* START *

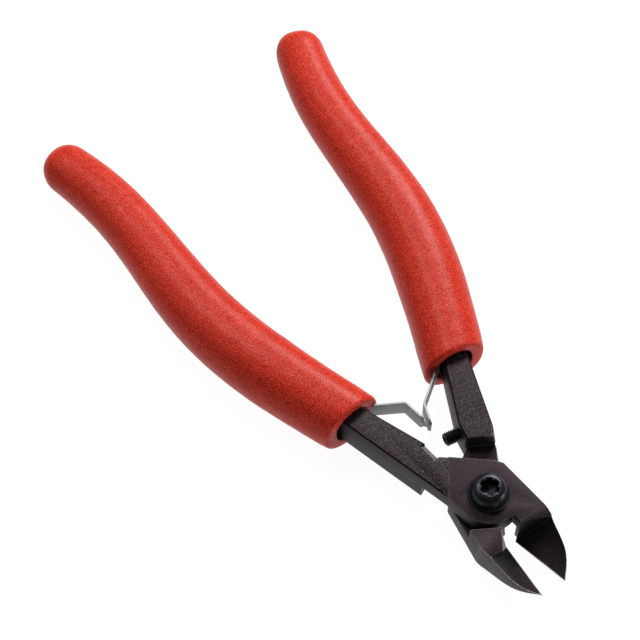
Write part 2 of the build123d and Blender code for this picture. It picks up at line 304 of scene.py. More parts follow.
# the blade tips' rounded edges are painted light: rubbed oxide and painted highlight
tip_edge_wear_and_highlight = edge_wear_and_highlight("steel_edge", (0.16, 0.30, 0.45))
# the joint's rounded edges are painted a little lighter: painted highlight and rubbed oxide
plate_edge_wear_and_highlight = edge_wear_and_highlight("steel_edge_plate", (0.005, 0.02, 0.08))
# the tang's rounded edges are painted near black: painted shade where they reflect dark
tang_edge_painted_shade = steel("steel_tang_edge_painted_shade", tones=(0.001, 0.003, 0.006), grain=2600.0, rough=(0.5, 0.6), bump=0.6,
                  specular=0.1)
# the stop's facet and the rear blade's throat facet are painted light grey: painted highlight
facet_painted_highlight = steel("steel_facet_painted_highlight", tones=(0.08, 0.14, 0.21), grain=2600.0, rough=(0.42, 0.52), bump=0.3,
              specular=0.3, tint=(1.0, 0.96, 1.0))
foam_red = foam()
spring_satin = spring_metal()
screw_black = screw_metal("screw_black", dark=0.003, light=0.009, rough=(0.26, 0.36), specular=0.22)
stop_black = screw_metal("stop_black", dark=0.002, light=0.006, rough=(0.42, 0.55), specular=0.25)


# ---- mesh helpers ----
def new_object(name, bm, materials, sharp_from=None):
    """A smooth piece made from bm. Edges sharper than sharp_from, in degrees, stay sharp."""
    mesh = bpy.data.meshes.new(name)
    bmesh.ops.recalc_face_normals(bm, faces=bm.faces)
    bm.to_mesh(mesh)
    bm.free()
    for material in materials:
        mesh.materials.append(material)
    piece = bpy.data.objects.new(name, mesh)
    bpy.context.scene.collection.objects.link(piece)
    smooth(piece, sharp_from)
    return piece


def smooth(piece, sharp_from=None):
    piece.data.shade_smooth()
    if sharp_from:
        piece.data.set_sharp_from_angle(angle=radians(sharp_from))


def modifier(piece, name, kind, **settings):
    made = piece.modifiers.new(name, kind)
    for key, value in settings.items():
        setattr(made, key, value)


def apply_modifiers(piece):
    depsgraph = bpy.context.evaluated_depsgraph_get()
    mesh = bpy.data.meshes.new_from_object(piece.evaluated_get(depsgraph))
    piece.modifiers.clear()
    piece.data = mesh


def turns(count):
    return [2 * pi * i / count for i in range(count)]


def circle(radius, z, around):
    """A ring of points about the pivot's axis."""
    return [Vector((radius * cos(turn), radius * sin(turn), z)) * MM for turn in turns(around)]


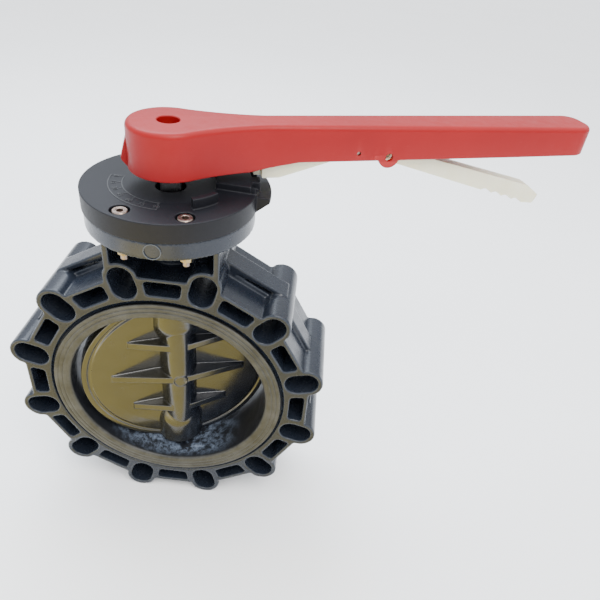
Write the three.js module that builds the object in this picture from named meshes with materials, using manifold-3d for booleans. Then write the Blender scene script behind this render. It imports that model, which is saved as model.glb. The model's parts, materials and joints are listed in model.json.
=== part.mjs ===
// Lug-type butterfly valve, nominal size 250, with a lever and a latch trigger.
// Millimetres. The origin is the centre of the bore, which runs along Y.
// +Z is the stem axis. The front face looks along -Y.

import * as THREE from 'three';
import { mergeVertices } from 'three/addons/utils/BufferGeometryUtils.js';
import Module from 'manifold-3d';

const wasm = await Module();
wasm.setup();

// ---- driving dimensions -------------------------------------------------

const GAP = 0.3; // clearance between touching pieces
const PAST = 2; // how far a cutter runs past the face it cuts

// The lever, stem and disc stand this far open from the closed position.
const REST_ANGLE = THREE.MathUtils.degToRad(19);

// Flange ring of the body
const SLOT_CIRCLE_R = 175;
const LUG_COUNT = 12;
const LUG_PITCH = (2 * Math.PI) / LUG_COUNT;
const HALF_LENGTH = 56; // half of the face-to-face length
const SLOT_HALF_WIDTH = 14.5;
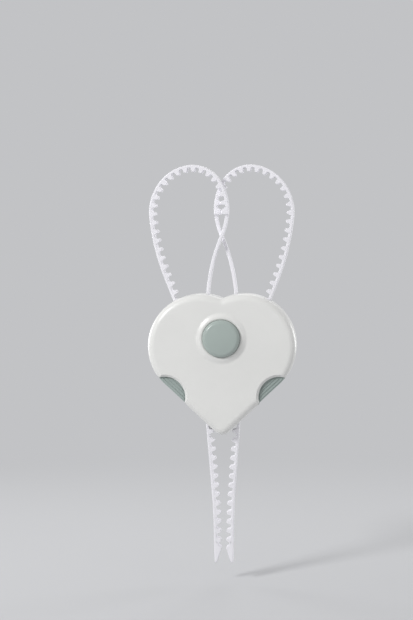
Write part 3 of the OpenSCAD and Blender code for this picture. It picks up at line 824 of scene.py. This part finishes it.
class LOCK_OT_centre_button(Operator):
    """Makes the domed centre button with its skirt, flange and plate bosses"""
    bl_idname = "safety_lock.centre_button"
    bl_label = "Centre button"

    def execute(self, context):
        b = context.scene.lock_buttons
        shoulder = b.cap_radius - b.cap_round

        def dome_depth(radius):
            return b.cap_top - (b.dome_radius - math.sqrt(b.dome_radius ** 2 - radius ** 2))

        radii = [shoulder * i / DOME_STEPS for i in range(DOME_STEPS + 1)]
        profile = [(radius, dome_depth(radius)) for radius in radii]
        base = dome_depth(shoulder) - b.cap_round
        profile += [(shoulder + b.cap_round * math.cos(turn), base + b.cap_round * math.sin(turn))
                    for turn in reversed(quarter(RIM_STEPS)[:-1])]
        inside = in_metres(CAP_INSIDE)
        profile += [(b.cap_radius, inside[0][1])] + inside
        cap = lathe("centre_button" + DRESSED, (0, 0), profile, FINE_STEPS)
        boss = in_metres(PLATE_BOSS)
        join(cap, [lathe("plate_boss", (0, z * MM), boss, BOSS_STEPS) for z in PLATE_BOSS_HEIGHTS])
        cap = soften(cap, CAP_EDGE * MM, CAP_EDGE_ANGLE)
        dress(cap, "centre_release", "button_grey", "centre_button")
        return {"FINISHED"}


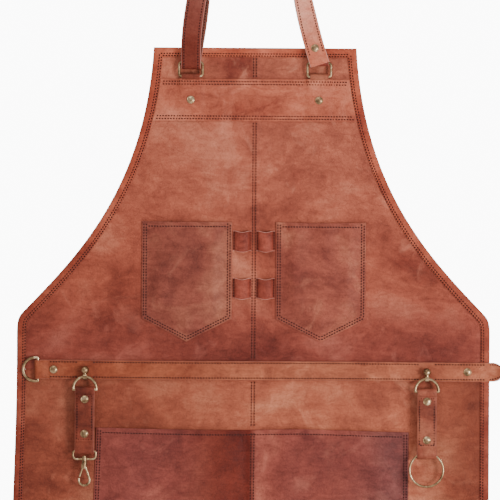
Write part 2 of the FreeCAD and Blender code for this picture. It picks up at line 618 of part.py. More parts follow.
def make_snap():
    """Swivel snap: bail in the left strap's fold, hook turning in it, spring gate on the left."""
    x, depth, bail_top = HANGER_X["left"], HANGER_DEPTH, HANGER_FOLD["left"]
    bar = bail_top - BAIL_DROP
    bail = wire_loop(x, depth, bail_top - BAIL_DROP / 2, BAIL_W, BAIL_DROP + 2 * BAIL_WIRE, BAIL_WIRE, (2.0, 4.8))
    boss = rod(x, depth, bar, 3.2, 5.0, (0, 0, 1))
    save("snap_bail", bail.fuse(boss).cut(rod(x, depth, bar, 1.75, 9.0, (0, 0, 1))))

    def upright(radius, z0, z1):
        return rod(x, depth, (z0 + z1) / 2, radius, z1 - z0, (0, 0, 1))

    pivot_x, pivot_z = x - 1.9, bar - 9.8
    under = bar - 2.5 - CLEAR
    pin = upright(1.5, under - 1, bar + 3.4)
    head = upright(2.6, bar + 2.5 + CLEAR, bar + 4.0)
    collar = upright(3.5, under - 3.4, under)
    shank = upright(3.0, under - 7.9, under - 3.0)
    cheeks = box(x - 3.7, x + 2.4, depth - 2.7, depth + 2.7, pivot_z - 2.4, pivot_z + 3.2)
    ring_z, ring_r = bar - 26.7, 6.85

    def around(degrees):
        a = math.radians(degrees)
        return at(x + ring_r * math.cos(a), depth, ring_z + ring_r * math.sin(a))

    bow = bent_wire([around(18), around(-75), around(-195)], SNAP_WIRE)
    root = at(x + 1.25, depth, bar - 8.4)
    side = Part.makeCylinder(SNAP_WIRE, (root - around(18)).Length, around(18), root - around(18))
    slot = box(x - 9, x + 0.1, depth - 1.55, depth + 1.55, pivot_z - 9, pivot_z + 2.0)
    body = shank.fuse([cheeks]).cut(slot).fuse([pin, head, collar, bow, side])
    save("snap_hook", body.cut(rod(pivot_x, depth, pivot_z, 0.8, 9.0, (0, 1, 0))))
    save("snap_gate_pin", rod(pivot_x, depth, pivot_z, 0.8, 5.6, (0, 1, 0)))
    end = at(x - 5.7, depth, ring_z + 5.0)
    pivot = at(pivot_x, depth, pivot_z)
    knuckle = rod(pivot_x, depth, pivot_z, 1.7, 2.6, (0, 1, 0))
    gate = Part.makeCylinder(GATE_WIRE, (end - pivot).Length, pivot, end - pivot)
    gate = knuckle.fuse([gate, Part.makeSphere(GATE_WIRE, end)])
    save("snap_gate", gate.cut(rod(pivot_x, depth, pivot_z, 0.85, 9.0, (0, 1, 0))))


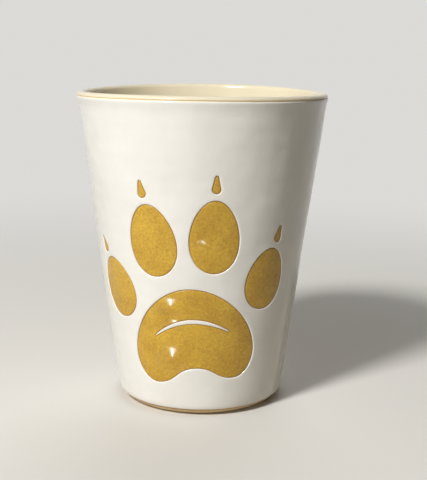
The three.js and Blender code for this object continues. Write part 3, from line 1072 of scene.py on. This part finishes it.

* END *

YOUR OBJECTIVE
Give back exactly the stretch that opens on the line with "Write part 3 of" and closes on the line with "shoulder = b.cap_radius - b.cap_round".

EXERCISE OUTPUT
Write part 3 of the OpenSCAD and Blender code for this picture. It picks up at line 824 of scene.py. This part finishes it.
class LOCK_OT_centre_button(Operator):
    """Makes the domed centre button with its skirt, flange and plate bosses"""
    bl_idname = "safety_lock.centre_button"
    bl_label = "Centre button"

    def execute(self, context):
        b = context.scene.lock_buttons
        shoulder = b.cap_radius - b.cap_round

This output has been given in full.